I waited expectantly for a couple of seconds, and then asked politely,

“Will you spell that, please?”

He did, I looked him up, and we carried on as usual. The strange thing here was not that he had an unusual name which, at least for a native English speaker, was not intuitive to spell; it’s that he didn’t seem to know that he did. We have plenty of customers with unusual names, or unusual spellings of common names, and they’re so used to having to spell them that they don’t wait for me to ask. I’m curious how he has avoided that.

Why should you care?

You may be wondering why it’s worth your while to be so nice to your dry cleaning clerk. I mean, you only see us once in a while, for a few minutes at most. We don’t do the actual cleaning or make any major decisions, so it’s not like we’re in a position to bother you once you’ve left the store.

Or are we?

Setting aside anything that would do physical harm to your clothes–we’re way too professional for that, even if it didn’t have legal implications–the clerks are the ones who make your bill.
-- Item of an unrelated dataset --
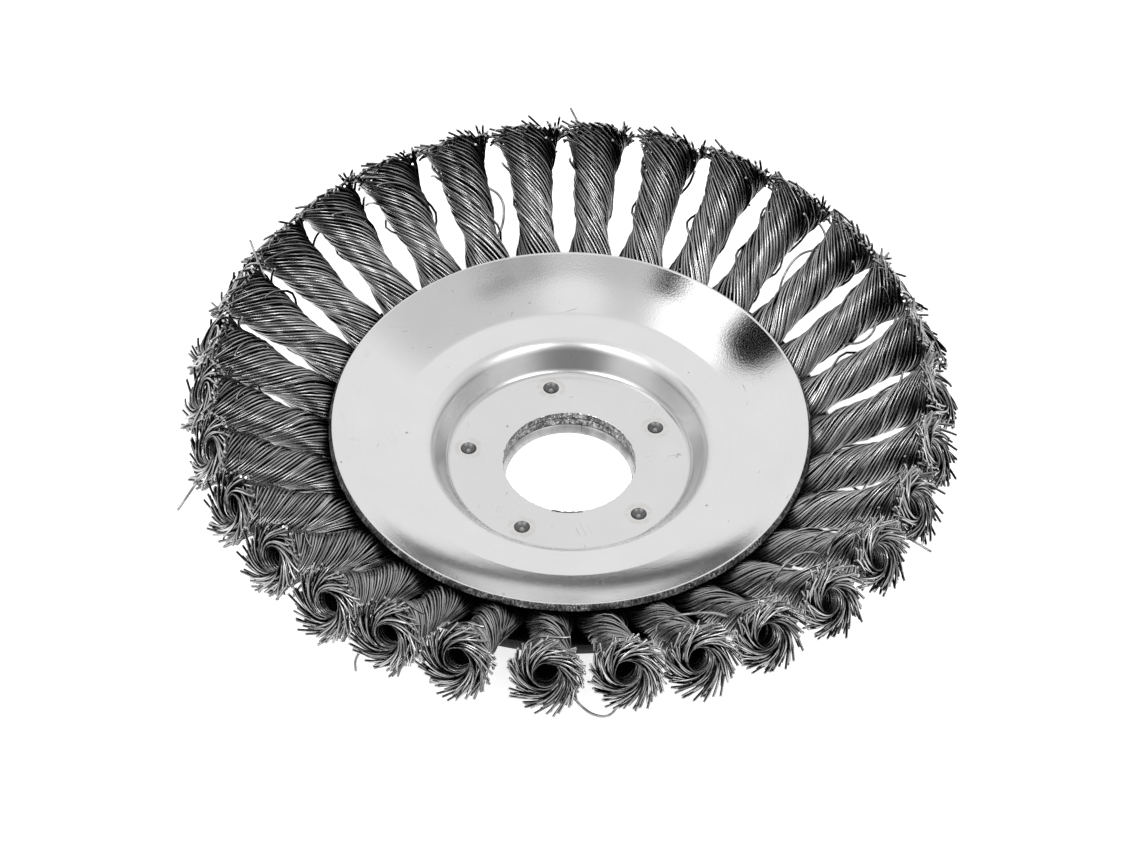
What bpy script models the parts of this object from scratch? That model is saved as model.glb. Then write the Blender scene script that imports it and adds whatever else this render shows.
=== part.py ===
"""Dished twist-knot wire wheel brush, 150 mm across, with a 25.4 mm bore.

Two pressed steel plates clamp a third, the carrier, whose rim has a ring of holes. Through each
hole a bundle of wires is folded in half and twisted into a knot that flares open at its tip. The
plates and the knots rise outwards, so the wheel is a shallow dish that lies on its hub. A rolled
bush lines the bore of the lower plate.

The origin is the centre of the bore in the underside of the hub, with +Z along the spindle.
"""

import math

import bmesh
import bpy
from mathutils import Matrix, Vector

MM = 0.001

# The sheets, and the gap between pieces that are clamped together
UPPER_SHEET = 1.5 * MM
CARRIER_SHEET = 1.5 * MM
LOWER_SHEET = 1.8 * MM
SEAT_GAP = 0.3 * MM

# The bore of the upper plate. The carrier's is a little wider, and the bush stands in a little
UPPER_BORE_RADIUS = 12.7 * MM
CARRIER_BORE_EASE = 0.25 * MM
BUSH_INSET = 0.35 * MM
BUSH_WALL = 1.6 * MM
BUSH_SEAM = 0.3 * MM
BUSH_SEAM_ANGLE = math.radians(80)

# The pressed shape of the upper plate
RECESS_DEPTH = 5.5 * MM
RECESS_RADIUS = 23.4 * MM
RECESS_WALL_ANGLE = math.radians(60)
RECESS_FLOOR_FILLET = 1.5 * MM
RECESS_LIP_FILLET = 2.5 * MM
RING_WIDTH = 6.6 * MM
FLANGE_FOLD_FILLET = 6.0 * MM
FLANGE_ANGLE = math.radians(23.5)
FLANGE_WIDTH = 12.4 * MM

# The lower plate, which reaches out beyond the upper one
LOWER_OVERHANG = 4.7 * MM
LOWER_FOLD_FILLET = 5.0 * MM

# The carrier's ring of holes, and the land that is left between them and its rim
HOLE_RADIUS = 2.3 * MM
HOLE_LAND = 1.2 * MM
CARRIER_FOLD_FILLET = 3.0 * MM

# The spot welds that join the three plates, each a small pit in both faces of the hub
WELD_COUNT = 5
WELD_CIRCLE = 19.2 * MM
FIRST_WELD_ANGLE = math.radians(27)
PIT_RADIUS = 1.4 * MM
PIT_FLOOR_RADIUS = 0.8 * MM
PIT_DEPTH = 0.6 * MM

# The twisted knots. Their length is measured from the rim of the upper plate
KNOTS = 30
FIRST_KNOT_ANGLE = math.radians(2.5)
KNOT_ANGLE = math.radians(30)
KNOT_LENGTH = 29.5 * MM
CLAMPED_THICKNESS = 5.6 * MM
WAIST_RADIUS = 3.5 * MM
WAIST_SETBACK = 4.3 * MM
CROWN_SHARE = 0.72
EYE_RADIUS = 2.2 * MM
EYE_FLOOR_RADIUS = 1.5 * MM
EYE_DEPTH = 7.0 * MM
LIP_DEPTH = 1.8 * MM
NEIGHBOUR_GAP = 0.3 * MM
ROOT_SLOT_EASE = 0.1 * MM

# Each knot is drawn as this many strands, laid to the left as on an S-laid rope
STRANDS = 6
SHAFT_FLUTE = 0.17
CROWN_FLUTE = 0.24
CLAMP_LAY = math.radians(18)
SHAFT_LAY = math.radians(34)
TIP_LAY = math.radians(48)

# Past the lip the strands run on across the crown and round into the eye
CROWN_SWIRL = math.radians(20)
EYE_SWIRL = math.radians(35)

PLATE_STEPS = 36
BUSH_SIDES = 36
HOLE_SIDES = 6
PIT_SIDES = 8
FLARE_STEPS = 5
SHARP_ANGLE = math.radians(40)
MERGE_DISTANCE = 0.01 * MM

CARRIER_BORE_RADIUS = UPPER_BORE_RADIUS + CARRIER_BORE_EASE
BUSH_BORE_RADIUS = UPPER_BORE_RADIUS - BUSH_INSET
RECESS_LIP_RADIUS = RECESS_RADIUS + RECESS_DEPTH / math.tan(RECESS_WALL_ANGLE)
FLANGE_FOLD_RADIUS = RECESS_LIP_RADIUS + RING_WIDTH
UPPER_RIM_RADIUS = FLANGE_FOLD_RADIUS + FLANGE_WIDTH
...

There’s a pricing template, of course, but we do frequently have to make judgement calls. Is that fancy dress a “Formal 1,” or “Formal 2″? Does this sweater qualify as “Bulky”? Or, most commonly, are we going to bother charging you extra for rushing your order? Our stated policy is to do so, but it’s only to keep people from asking for a rush every time. For first time customers, regulars who don’t abuse it, and people we like, we’ll commonly waive the rush fee. In most kinds of service, when you pay a little more in the form of a tip, you’ll get more courtesy. At the cleaners, if you give a little more courtesy, you might just pay a little less.